Exercise brief: What lies from the line containing "bpy.data.objects.remove(obj)" through the line containing "# of field stays"? Print exactly those lines, with both ends, and no others.

═════ Source material

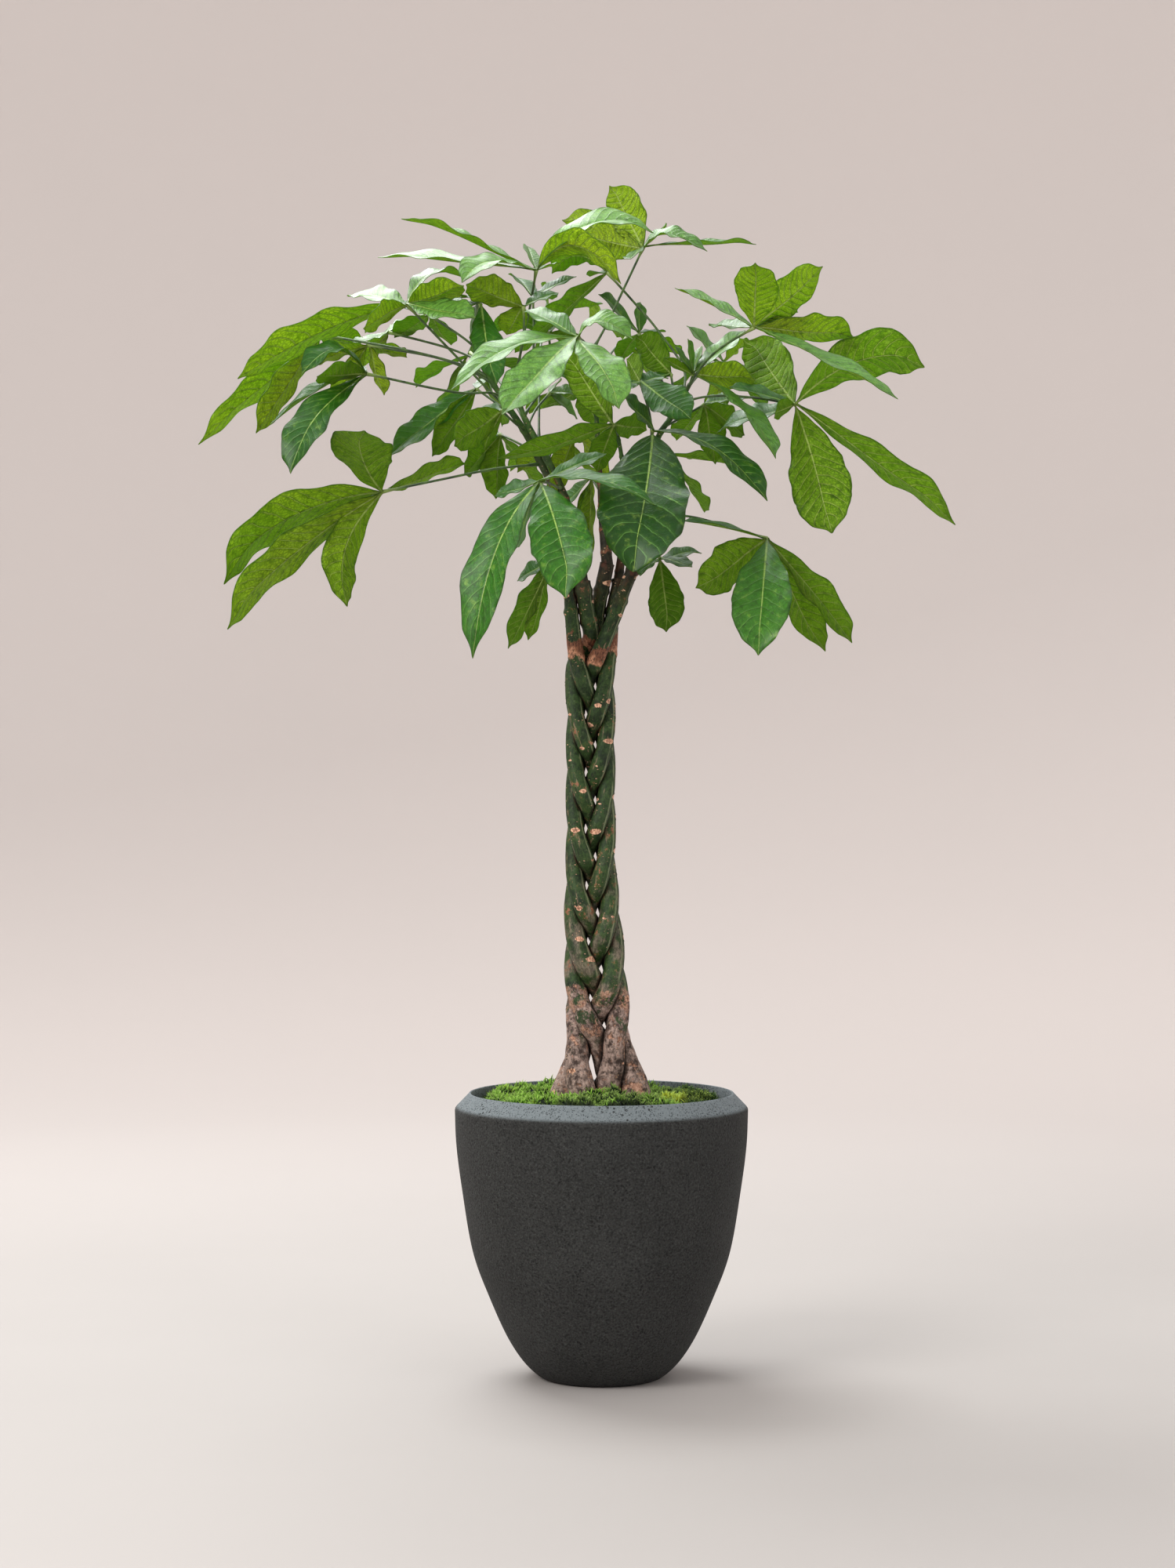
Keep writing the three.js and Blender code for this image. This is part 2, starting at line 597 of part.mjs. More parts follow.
    on: 1, at: 591, hub: [733, 546, 21], bends: [[709, 565, 12]],
    leaflets: [[661, 601, 81, 54, 116], [708, 634, -32, 50, 125], [779, 624, 67, 52, 111],
      [791, 561, 62, 44, 119]],
  },
  {
    on: 4, at: 522, hub: [739, 498, 191], bends: [[751, 506, 105]],
    leaflets: [[689, 522, 256, 44, 113], [709, 466, 212, 44, 63], [768, 545, 237, 50, 144],
      [782, 503, 152, 44, 107]],
  },
  {
    on: 2, at: 548, hub: [898, 516, 40], bends: [[877, 528, 22]],
    leaflets: [[950, 552, 0, 50, 120], [915, 590, 60, 50, 140], [862, 560, 90, 44, 120],
      [955, 505, 90, 44, 60]],
  },
  {
    on: 0, at: 578, hub: [638, 554, 73], bends: [[655, 562, 40]],
    leaflets: [[592, 606, 42, 50, 120], [631, 634, 65, 52, 135], [690, 623, 147, 48, 110],
      [588, 555, 137, 40, 49]],
  },
  {
    on: 1, at: 534, hub: [700, 424, 103], bends: [[702, 475, 57]],
    leaflets: [[657, 403, 76, 44, 122], [656, 448, 126, 44, 106], [732, 387, 104, 40, 61],
      [753, 454, 82, 44, 120]],
  },
  {
    on: 0, at: 500, hub: [548, 402, 70], bends: [[609, 447, 39]],
    leaflets: [[490, 385, 40, 44, 70], [505, 430, 110, 46, 120], [575, 440, 120, 44, 120],
      [600, 385, 60, 44, 70]],
  },
  {
    on: 2, at: 498, hub: [923, 463, 180], bends: [[894, 477, 99]],
    leaflets: [[876, 414, 182, 40, 63], [954, 432, 167, 46, 102], [970, 498, 226, 50, 132],
      [910, 525, 238, 46, 122]],
  },
  {
    on: 0, at: 487, hub: [470, 440, 60], bends: [[570, 460, 33]],
    leaflets: [[400, 462, 40, 44, 110], [425, 508, 90, 44, 120], [490, 503, 90, 40, 120],
      [520, 455, 90, 40, 110]],
  },
];

// Half-width of a blade along its length, as a share of its widest half: widest past the middle
function bladeShape(t) {
  return Math.sin(Math.PI * t ** BLADE_WIDEST) ** BLADE_FULLNESS;
}

// One leaflet: an arched, folded blade, thickest at its midrib and sharp at its edges
function leaflet(hub, [across, down, depth, width, roll, viaAcross, viaDown]) {
  const tip = place([across, down, depth]);
  const span = tip.clone().sub(hub);
  const length = span.length();
  const middle = viaAcross === undefined
    ? hub.clone().lerp(tip, 0.5)
    : place([viaAcross, viaDown, (hub.y + depth) / 2]);
  const control = middle.clone().multiplyScalar(2).addScaledVector(hub, -0.5).addScaledVector(tip, -0.5);
  const midrib = new THREE.QuadraticBezierCurve3(hub, control, tip);
  const upper = upperSide(span.normalize(), roll, hub);
  const rings = BLADE_STATIONS.map((t) => {
    const along = midrib.getTangent(t);
    const normal = upper.clone().addScaledVector(along, -upper.dot(along)).normalize();
    const side = along.clone().cross(normal);
    const half = t === 0 ? BLADE_ROOT_HALF_WIDTH : (width / 2) * bladeShape(t);
    const arch = BLADE_ARCH * length * Math.cos(THREE.MathUtils.degToRad(roll)) * 4 * t * (1 - t);
    const centre = midrib.getPoint(t).addScaledVector(TO_VIEWER, arch);
    const edge = (sign) => centre.clone()
      .addScaledVector(side, sign * half)
      .addScaledVector(normal, BLADE_FOLD * half);
    const face = (sign) => centre.clone().addScaledVector(normal, (sign * LEAF_THICKNESS) / 2);
    return [edge(1), face(1), edge(-1), face(-1)];
  });
  return solidOf(loft([...rings, [tip]]));
}

// Direction that the upper side faces for a leaflet along `span`
function upperSide(span, roll, hub) {
  const facing = TO_VIEWER.clone().addScaledVector(span, -TO_VIEWER.dot(span)).normalize();
  const rising = facing.clone().cross(span);
  const sky = UP.clone().add(new THREE.Vector3(hub.x, 0, 0).multiplyScalar(SKY_LEAN));
  if (rising.dot(sky) < 0) rising.negate();
  const angle = THREE.MathUtils.degToRad(roll);
  return facing.multiplyScalar(Math.cos(angle)).addScaledVector(rising, Math.sin(angle));
}

// Point of a shoot's middle line at a pixel height
function shootPoint(shoot, down) {
  const points = new THREE.CatmullRomCurve3(shoot.map(place)).getPoints(SHOOT_POINTS);
  const height = place([0, down]).z;
  return points.find((point) => point.z >= height) ?? points.at(-1);
}

// One compound leaf: stalk, hub and leaflets in one solid, which meets the stem with a small gap
function leaf({ on, at, hub, bends, leaflets }, stems) {
  const centre = place(hub);
  const stalk = new THREE.CatmullRomCurve3([shootPoint(stems[on].shoot, at), ...bends.map(place), centre]);
  const knob = new THREE.OctahedronGeometry(HUB_RADIUS).translate(centre.x, centre.y, centre.z);
  const radius = () => PETIOLE_RADIUS;
  const stalkBody = solidOf(taperedTube(stalk, radius, 3 + 2 * bends.length, STALK_SIDES));
  const blades = leaflets.map((values) => leaflet(centre, values));
  const whole = blades.reduce((body, blade) => body.add(blade), stalkBody.add(solidOf(knob)));
  const parts = whole.subtract(stems[on].grown).decompose();
  return parts.sort((a, b) => b.volume() - a.volume())[0];
}

const stems = growStems();
add('planter', geometryOf(planter()), STONE);
add('potting_soil', geometryOf(soil(stems)), SOIL);
for (let i = 0; i < MOSS_CUSHIONS; i++) {
  add(`moss_cushion_${i + 1}`, mossCushion(i), MOSS);
}
for (const stem of stems) {
  add(stem.name, geometryOf(stem.body), BARK);
}
LEAVES.forEach((values, i) => {
  add(`leaf_${String(i + 1).padStart(2, '0')}`, geometryOf(leaf(values, stems)), LEAF);
});

export default tree;
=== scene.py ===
# %% [markdown]
# # A potted money tree
# Five slim stems are braided into one trunk, long-stalked leaves spread like hands above it, and
# cushions of moss hide the soil of a tapered round planter.
# The packed model comes first. It fixes where everything stands and how big it is, so each piece
# below is made in its place, in metres, and nothing is fitted by eye.

# %% Load the packed model
import math

import bpy
import numpy as np
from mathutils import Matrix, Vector, noise


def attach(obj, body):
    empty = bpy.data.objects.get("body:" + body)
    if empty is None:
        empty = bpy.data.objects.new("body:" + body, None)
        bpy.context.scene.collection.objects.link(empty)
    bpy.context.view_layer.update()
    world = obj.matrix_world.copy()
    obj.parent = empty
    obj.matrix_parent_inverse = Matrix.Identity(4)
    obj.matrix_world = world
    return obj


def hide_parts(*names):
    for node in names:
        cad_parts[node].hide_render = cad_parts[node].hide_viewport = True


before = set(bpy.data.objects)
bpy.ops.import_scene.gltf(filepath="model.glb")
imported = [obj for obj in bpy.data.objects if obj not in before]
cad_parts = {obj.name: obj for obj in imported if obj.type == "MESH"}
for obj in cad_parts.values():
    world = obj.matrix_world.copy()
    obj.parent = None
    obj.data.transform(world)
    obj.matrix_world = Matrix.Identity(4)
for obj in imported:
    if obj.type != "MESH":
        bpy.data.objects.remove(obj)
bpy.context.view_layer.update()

# %% [markdown]
# ## From the photograph to the room
# The photograph was taken level, from far away, so a pixel and a depth name a place in the room.
# The planter's width in pixels against its width in metres gives the scale, which grows a little
# with depth, as perspective asks. The stems and leaves are written down in this form, because a
# leaf's tip is easy to find in a picture and hard to find in space.

# %% A place in the room from a pixel
VIEW_DISTANCE = 4.2
VIEW_HEIGHT = 0.8196
VIEW_SIDE = -0.0193
PHOTO_CENTRE = (749.5, 1000)
PHOTO_HEIGHT = 2000
POT_WIDTH, POT_WIDTH_PIXELS = 0.406, 374
METRES_PER_PIXEL = POT_WIDTH / POT_WIDTH_PIXELS


def place(spot):
    """A pixel across, a pixel down and a depth in millimetres behind the planter's middle."""
    across, down, depth = spot
    depth = depth / 1000
    scale = METRES_PER_PIXEL * (VIEW_DISTANCE + depth) / VIEW_DISTANCE
    x = VIEW_SIDE + (across - PHOTO_CENTRE[0]) * scale
    return np.array([x, depth, VIEW_HEIGHT + (PHOTO_CENTRE[1] - down) * scale])


print("a pixel is", round(METRES_PER_PIXEL * 1000, 3), "mm at the planter")

# %% [markdown]
# ## The camera
# A camera that stands level keeps the trunk upright. Its sensor's long side covers the picture's
# height, so the lens follows from its distance and from how many metres the picture is high. Depth
# of field stays off, and the plain view transform shows a colour as it was mixed.

# %% Set up the camera
SENSOR = 36
view_metres = METRES_PER_PIXEL * PHOTO_HEIGHT
lens = SENSOR * VIEW_DISTANCE / view_metres
bpy.ops.object.camera_add(
    location=(VIEW_SIDE, -VIEW_DISTANCE, VIEW_HEIGHT), rotation=(math.pi / 2, 0, 0)
)
camera = bpy.context.object
camera.name = "photo_camera"
camera.data.sensor_fit = "AUTO"
camera.data.sensor_width = SENSOR
camera.data.lens = lens
bpy.context.scene.camera = camera
bpy.context.scene.view_settings.view_transform = "Standard"
print("lens", round(lens, 2), "mm")

# %% [markdown]
# ## Writing shaders as sums
# A shader is a graph of nodes, which is slow to write down link by link. Here an output socket is
# wrapped in a small class whose signs add Math nodes, so a pattern reads like a formula. Colours
# can't go through Math nodes, which turn them grey, so they are laid over each other with Mix.


# %% Sockets that can be added and multiplied
def sign(operation, swapped=False):
    """A method of Wire that adds one Math node."""

    def method(self, *other):
        values = (*other, self) if swapped else (self, *other)
        return self.finish.node("Math", {"operation": operation}, dict(enumerate(values)))

    return method


class Wire:
    """One output socket. Arithmetic on it adds Math nodes."""

    def __init__(self, finish, socket):
        self.finish, self.socket = finish, socket

    __add__ = __radd__ = sign("ADD")
    __mul__ = __rmul__ = sign("MULTIPLY")
    __sub__, __rsub__ = sign("SUBTRACT"), sign("SUBTRACT", swapped=True)
    __truediv__ = sign("DIVIDE")
    __pow__ = sign("POWER")
    __abs__ = sign("ABSOLUTE")
    fraction = sign("FRACT")

    def ramp(self, start, end):
        """0 where the value is at start, 1 at end, smooth between them."""
        settings = {"interpolation_type": "SMOOTHSTEP"}
        return self.finish.node("MapRange", settings, {0: self, 1: start, 2: end})


print("a Wire knows", [name for name in vars(Wire) if callable(getattr(Wire, name))][1:])


# %% Colours as a screen shows them
def paint(red, green, blue):
    """Screen values from 0 to 255, turned into the linear light that shaders reckon with."""
    light = []
    for value in (red / 255, green / 255, blue / 255):
        light.append(value / 12.92 if value <= 0.04045 else ((value + 0.055) / 1.055) ** 2.4)
    return (*light, 1.0)


print("mid grey is", round(paint(128, 128, 128)[0], 3), "in linear light")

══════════

Completed exercise:
        bpy.data.objects.remove(obj)
bpy.context.view_layer.update()

# %% [markdown]
# ## From the photograph to the room
# The photograph was taken level, from far away, so a pixel and a depth name a place in the room.
# The planter's width in pixels against its width in metres gives the scale, which grows a little
# with depth, as perspective asks. The stems and leaves are written down in this form, because a
# leaf's tip is easy to find in a picture and hard to find in space.

# %% A place in the room from a pixel
VIEW_DISTANCE = 4.2
VIEW_HEIGHT = 0.8196
VIEW_SIDE = -0.0193
PHOTO_CENTRE = (749.5, 1000)
PHOTO_HEIGHT = 2000
POT_WIDTH, POT_WIDTH_PIXELS = 0.406, 374
METRES_PER_PIXEL = POT_WIDTH / POT_WIDTH_PIXELS


def place(spot):
    """A pixel across, a pixel down and a depth in millimetres behind the planter's middle."""
    across, down, depth = spot
    depth = depth / 1000
    scale = METRES_PER_PIXEL * (VIEW_DISTANCE + depth) / VIEW_DISTANCE
    x = VIEW_SIDE + (across - PHOTO_CENTRE[0]) * scale
    return np.array([x, depth, VIEW_HEIGHT + (PHOTO_CENTRE[1] - down) * scale])


print("a pixel is", round(METRES_PER_PIXEL * 1000, 3), "mm at the planter")

# %% [markdown]
# ## The camera
# A camera that stands level keeps the trunk upright. Its sensor's long side covers the picture's
# height, so the lens follows from its distance and from how many metres the picture is high. Depth
# of field stays off, and the plain view transform shows a colour as it was mixed.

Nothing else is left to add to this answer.